Washington, April 26: “Recycling” poetry can have unpleasant consequences in the US, an Indian American professor in Pennsylvania has discovered in the aftermath of the Virginia Tech killings.

Kazim Ali, who teaches English literature at Shippensburg University, made the “careless” mistake of getting rid of poetry manuscripts by putting them up for recycling and paid a big price for it.

So did the 7,500 students of Shippensburg University, whose classes were cancelled for a day with emergency police and a bomb squad stepping in.

The bizarre incident typifies the paranoia that has gripped US universities following the Virginia Tech incident — the worst shooting spree in America.

It began when Ali, by his account, parked his car on a campus street, “grabbed a box of old poetry manuscripts from the front seat” and put the box near a recycling trash can.

“The poems were from poetry contests I had been judging,” according to Ali, also a poet who describes himself as Indian, although he was born in England. “I had previously left boxes there.”

But this time, a member of the Reserve Officers’ Training Corps, a college-based officer commissioning programme, was watching the teacher.

The member called the police to inform them that a man of “middle-eastern descent” had placed a box and left.

Suspicions were further aroused because Ali’s car had stickers with black flowers, which are “not common”.

What is more, Ali still sported stickers on his car supporting George W. Bush’s Democratic opponent in the last election, which screamed “Kerry/Edwards: For a Stronger America”.

Soon the local and state police arrived, so did the bomb squad and the entire campus was shut down.

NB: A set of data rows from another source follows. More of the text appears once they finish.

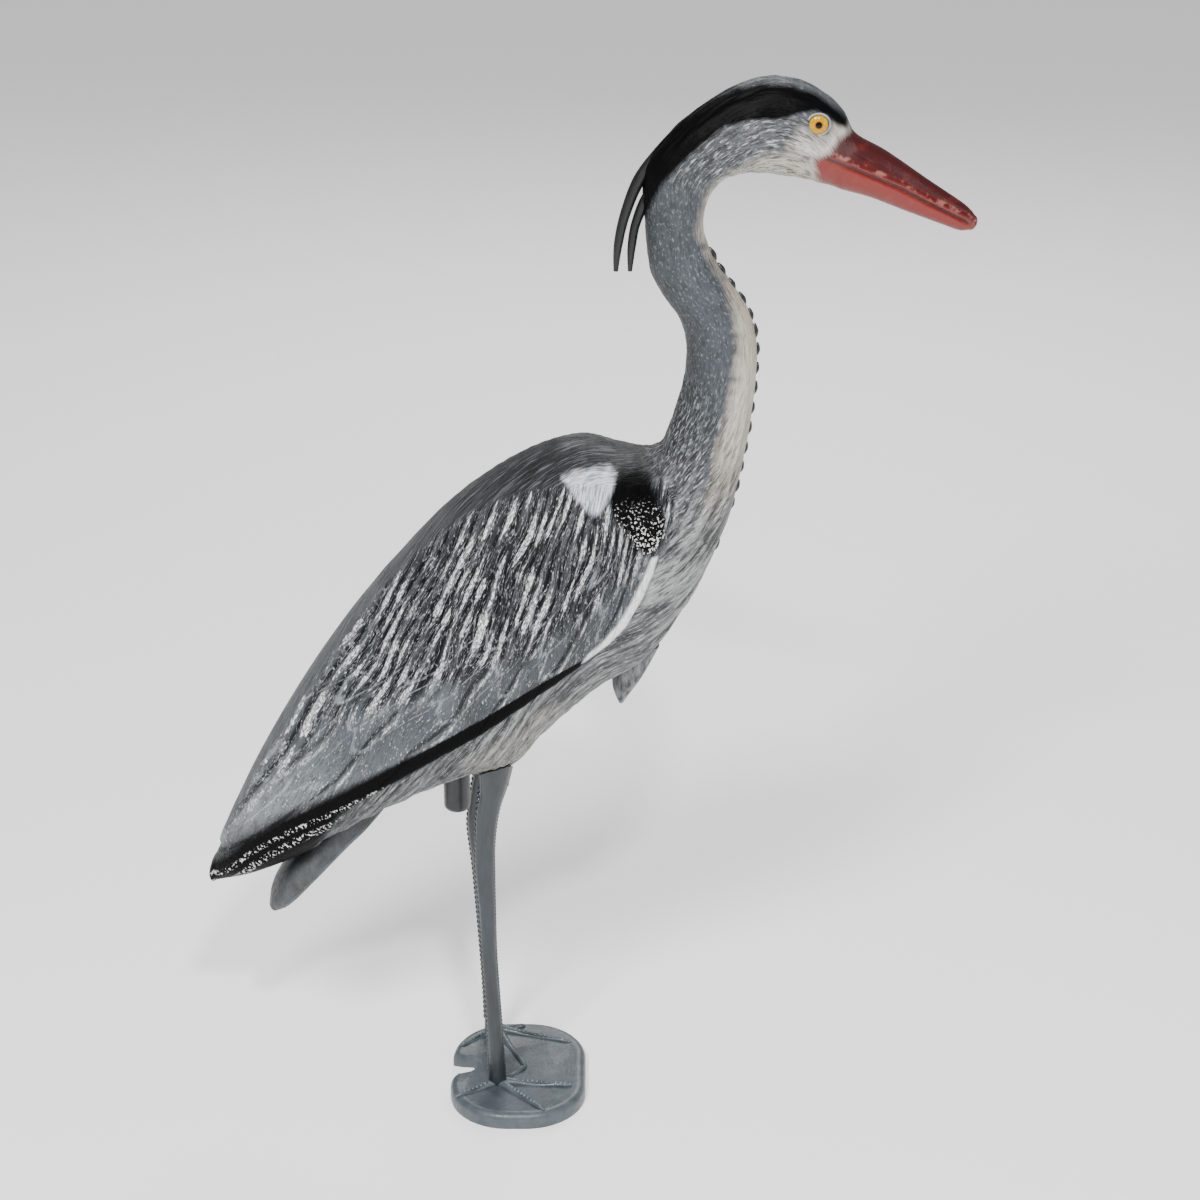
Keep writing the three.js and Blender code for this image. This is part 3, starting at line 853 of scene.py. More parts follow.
# %% [markdown]
# ## Eyes
# A glass-clear domed eye is pressed into each side of the head, inside a raised lid ring.

# %% Eyes and lids
EYE = Vector((161, 19.4, 733)) * MM
EYE_R = 6.6 * MM
eyes = []
for side, word in ((-1, "right"), (1, "left")):
    place = (EYE.x, side * EYE.y, EYE.z)
    bpy.ops.mesh.primitive_uv_sphere_add(segments=48, ring_count=24, radius=EYE_R, location=place,
                                         rotation=(math.radians(90), 0, 0))
    ball = bpy.context.object
    ball.scale = (1, 1, 0.5)
    eyes.append(finish_shape(ball, "eye_ball_" + word, 60))
    bpy.ops.mesh.primitive_torus_add(location=place, rotation=(math.radians(90), 0, 0),
                                     major_radius=7.1 * MM, minor_radius=0.75 * MM,
                                     major_segments=48, minor_segments=12)
    ring = bpy.context.object
    ring.scale = (1.06, 0.96, 1)
    eyes.append(finish_shape(ring, "eye_lid_" + word, 60))
print("eyes:", [eye.name for eye in eyes])


# %% [markdown]
# ## Legs
# Each leg is a hollow moulding with flat sides round a steel rod. Its top opens into a wide collar
# that stops just short of the body, and both edges of the shank carry a row of small beads. A peg
# under the belly goes into each collar; it belongs to the bird and comes away with it.

# %% Leg shanks
LEG_Y = 36
LEGS = {
    "right": [(-56.5, 12.6, 6.9), (-57, 27, 5.9), (-58.5, 66, 5.6), (-61, 120, 5.5), (-62, 160, 6.0),
              (-63, 192, 7.0), (-62.5, 215, 7.0), (-60.5, 238, 7.8), (-56, 264, 9.8), (-54, 284, 12.2)],
    "left": [(-63, 12.6, 6.6), (-63.5, 27, 5.7), (-65, 66, 5.5), (-68, 120, 5.5), (-70, 160, 6.2),
             (-71.5, 192, 7.6), (-69.5, 215, 7.2), (-66, 238, 7.4), (-62, 264, 9.2), (-59, 284, 11.6)],
}
# Front and rear edge: side, distance between beads, depth they are sunk, and half sizes, in mm.
BEAD_EDGES = ((1, 3.0, 0.5, (1.2, 2.0, 1.4)), (-1, 4.2, 0.6, (1.8, 2.6, 2.0)))
ROD_ENDS = {"right": [(-56.5, 3.2), (-58.5, 66), (-61, 120), (-62.8, 188)],
            "left": [(-63, 3.2), (-65, 66), (-68, 120), (-71.3, 188)]}
ROD_RADIUS = 2
PEG_X = {"right": -57, "left": -62.5}
PEG_RADIUS = 5.5
PEG_HEIGHTS = (250, 266, 282, 298)
COLLAR_TOP = 284         # height of the last station, before the rim is fitted to the belly
COLLAR_MOUTH = ((0.9, -0.2), (2.0, 1.2), (2.4, 6), (3.0, 14))   # steps in and down, in mm
LEG_COLUMNS = 40
LEG_STEPS = 150
skin_tree = BVHTree.FromObject(bird, bpy.context.evaluated_depsgraph_get())


def skin_above(x, y, z_start):
    hit = skin_tree.ray_cast(Vector((x, y, z_start)) * MM, Vector((0, 0, 1)))[0]
    return hit.z / MM if hit else 290.0


def make_leg(word, y):
    stations = np.array(LEGS[word], float)
    rows = curve(stations, np.linspace(0, len(stations) - 1, LEG_STEPS))
    angle = np.linspace(0, 2 * np.pi, LEG_COLUMNS, endpoint=False)
    c, s = np.cos(angle), np.sin(angle)
    flat = 0.86 + 0.14 * ramp(rows[:, 1], 235, 262)
    xs = rows[:, 0:1] + rows[:, 2:3] * np.sign(c) * np.abs(c) ** 0.9
    ys = y + (rows[:, 2] * flat)[:, None] * np.sign(s) * np.abs(s) ** 0.72
    zs = np.repeat(rows[:, 1:2], LEG_COLUMNS, axis=1)
    grain = noise(angle[None, :] * 7 + 0 * zs, zs / 26, 61) * 0.22
    xs, ys = xs + grain * c, ys + grain * s
    top = np.array([skin_above(x, yy, 236) for x, yy in zip(xs[-1], ys[-1])])
    top = top - 1.5 - 1.6 * np.clip(c, 0, 1) ** 2
    lift = ramp(zs, 236, COLLAR_TOP)
    zs = zs + lift * (np.minimum(top, 296)[None, :] - COLLAR_TOP)
    wall = np.stack([xs, ys, zs], axis=-1)
    inner = []
    for inset, drop_by in COLLAR_MOUTH:
        row = wall[-1].copy()
        centre = np.array([rows[-1, 0], y])
        out = row[:, :2] - centre
        out /= np.linalg.norm(out, axis=1, keepdims=True)
        row[:, :2] -= out * inset
        row[:, 2] -= drop_by
        inner.append(row)
    ends = [wall[0].mean(axis=0)[None], inner[-1].mean(axis=0)[None]]
    points = np.concatenate([wall.reshape(-1, 3)] + inner + ends)
    count = LEG_STEPS + len(inner)
    sides = ring_faces(0, count, LEG_COLUMNS)
    last = (count - 1) * LEG_COLUMNS
    for j in range(LEG_COLUMNS):
        k = (j + 1) % LEG_COLUMNS
        sides += [(count * LEG_COLUMNS, k, j), (count * LEG_COLUMNS + 1, last + j, last + k)]
    leg = mesh_object("shank_" + word, points, sides)
    leg.data.shade_smooth()
    return leg, rows


def bead_row(points, sizes, name):
    """Small round beads at points in mm, as one mesh."""
    bpy.ops.mesh.primitive_ico_sphere_add(subdivisions=2, radius=1)
    bead = bpy.context.object
    base = np.array([vertex.co[:] for vertex in bead.data.vertices])
    triangles = np.array([polygon.vertices[:] for polygon in bead.data.polygons])
    bpy.data.objects.remove(bead)
    spots, ends = [], []
    for n, (point, size) in enumerate(zip(points, sizes)):
        spots.append(base * np.array(size) + np.array(point))
        ends.append(triangles + n * len(base))
    obj = mesh_object(name, np.concatenate(spots), np.concatenate(ends).tolist())
    obj.data.shade_smooth()
    return obj


legs = {}
for word, y in (("right", -LEG_Y), ("left", LEG_Y)):
    leg, rows = make_leg(word, y)
    spots, sizes = [], []
    for side, pitch, sunk, size in BEAD_EDGES:
        heights = np.arange(24, 262, pitch)
        x_mid = np.interp(heights, rows[:, 1], rows[:, 0])
        radius = np.interp(heights, rows[:, 1], rows[:, 2])
        spots += [(x + side * (r - sunk), y, z) for x, r, z in zip(x_mid, radius, heights)]
        sizes += [size] * len(heights)
    beads = bead_row(spots, sizes, "leg_beads_" + word)
    rod = side_view_bar("rod_" + word, [(x, z, ROD_RADIUS) for x, z in ROD_ENDS[word]], y, 20, 60)
    peg = side_view_bar("peg_" + word, [(PEG_X[word], z, PEG_RADIUS) for z in PEG_HEIGHTS], y, 32, 30)
    legs[word] = leg, beads, rod, peg
print("legs:", [piece.name for pieces in legs.values() for piece in pieces])


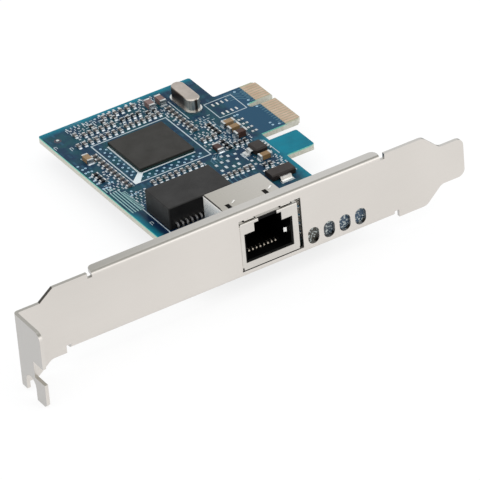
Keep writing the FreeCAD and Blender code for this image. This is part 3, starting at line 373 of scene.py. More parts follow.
@dataclass(frozen=True)
class Moulded(Finish):
    """Moulded, printed or fired surface: one ground, fine matt grain and small lighter specks."""

    colour: str = "2b2c2c"
    speck: str = "3c3d3c"
    rough: float = 0.55
    # Spark-eroded grain is some 0.03 mm across. It is drawn about as wide as a pixel, so that it shows.
    grain_mm: float = 0.18
    relief_mm: float = 0.012
    shine: float = 0.3
    handled_mm: float = 4.0
    speck_span: Span = (0.4, 0.8)
    smoother: float = 0.08
    rougher: float = 0.1

    def ground(self, tree: NodeTree, grain: NodeSocket) -> NodeSocket:
        """Ground colour with lighter specks."""
        specks = add_node(tree, Kind.RANGE, grain, *self.speck_span)
        return add_node(tree, Kind.MIX, specks, self.colour, self.speck)

    def surface(self, tree: NodeTree) -> NodeSocket:
        """Matt surface whose gloss changes a little from place to place.

        Args:
            tree: Node tree of the material.

        Returns:
            The shader.
        """
        grain = self.cloud(tree, self.grain_mm, detail=5.0)
        low, high = self.rough - self.smoother, self.rough + self.rougher
        return add_node(
            tree, Kind.SURFACE, Base_Color=self.ground(tree, grain), Specular_IOR_Level=self.shine,
            Roughness=add_node(tree, Kind.RANGE, self.cloud(tree, self.handled_mm), *NOISE_SPAN, low, high),
            Normal=add_node(tree, Kind.BUMP, grain, self.relief_mm * MM, Strength=0.6),
        )


@dataclass(frozen=True)
class Ceramic(Moulded):
    """Fired ceramic whose colour differs from batch to batch along the board."""

    other: str = "8a5d2c"
    batch: Span = (50.0, 54.0)

    def ground(self, tree: NodeTree, grain: NodeSocket) -> NodeSocket:
        """The other batch's colour in front of the change, and its own behind it."""
        mine = super().ground(tree, grain)
        return add_node(tree, Kind.MIX, self.along(tree, Y, self.batch), self.other, mine)


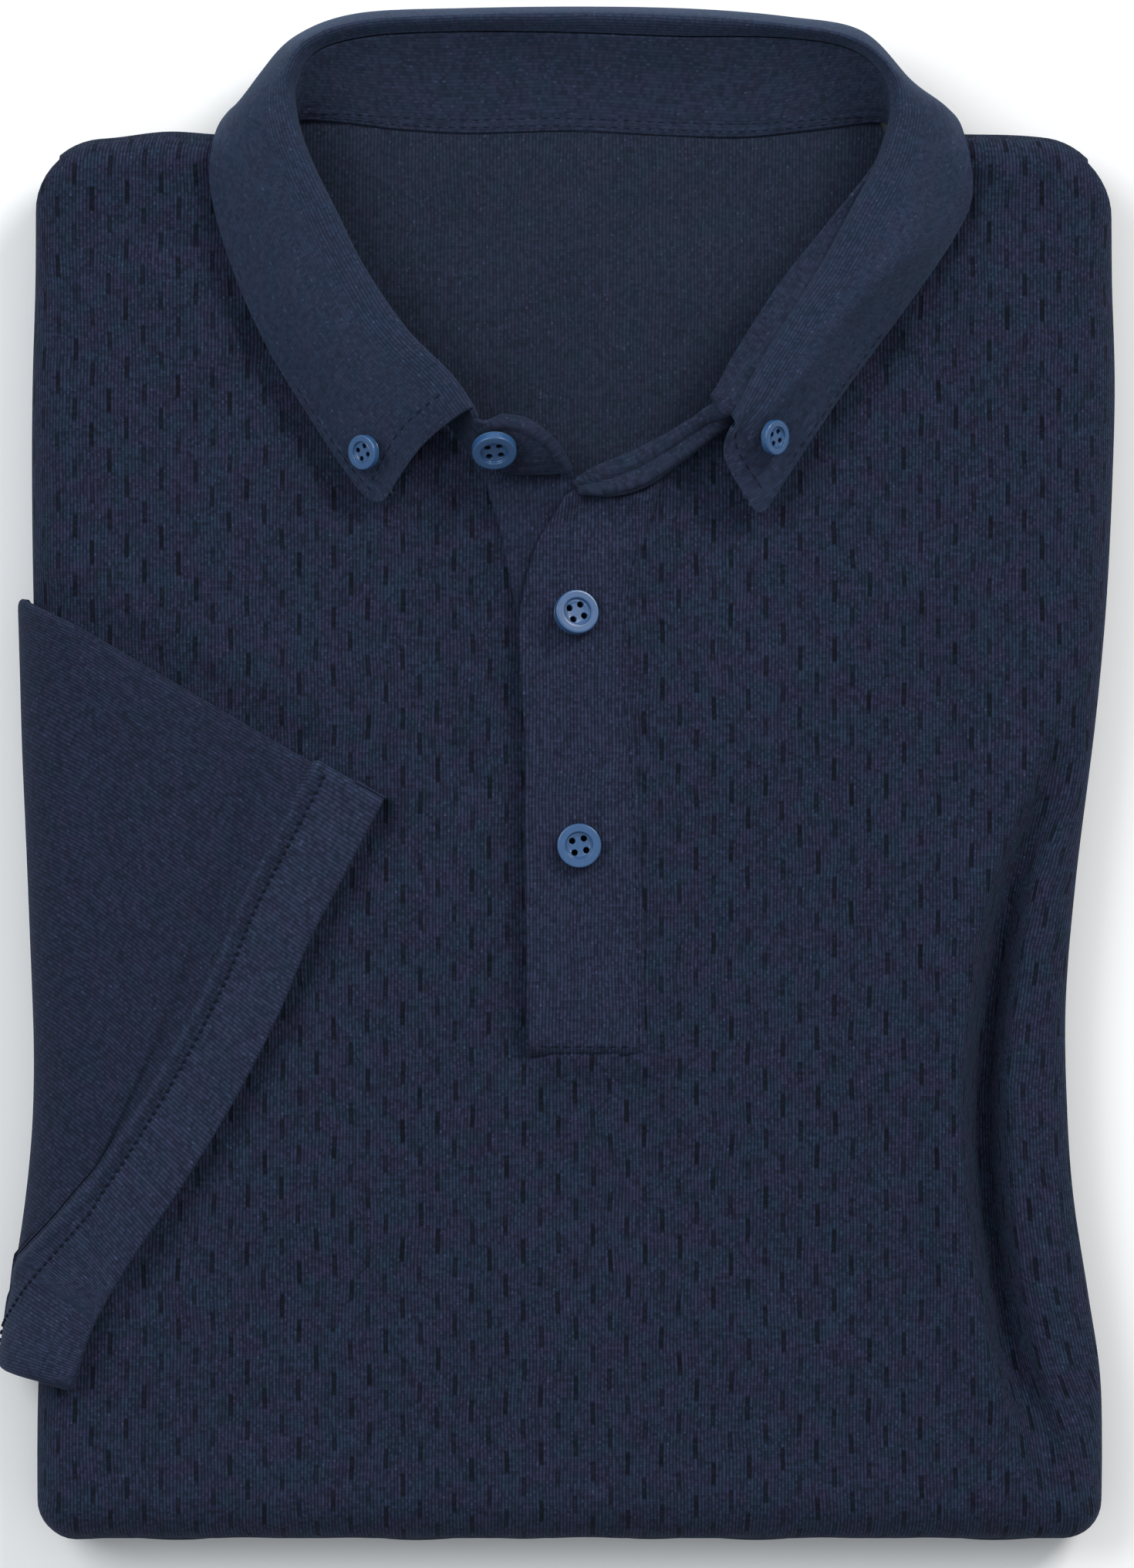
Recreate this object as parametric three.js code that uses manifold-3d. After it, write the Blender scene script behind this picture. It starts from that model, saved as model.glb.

According to Ali, after a length of time, his “faculty colleagues were able to get me on a cellphone”. When Ali explained the situation, a police officer told him that in the current climate, he needed to be more careful. “When I recycle'” Ali asked in amazement.

The university spokesperson said it was “an honest mistake” but added that the institution’s “response was appropriate based on the circumstances”. Its president appreciated Ali’s distress, but denied that the call to the police had anything to do with his race.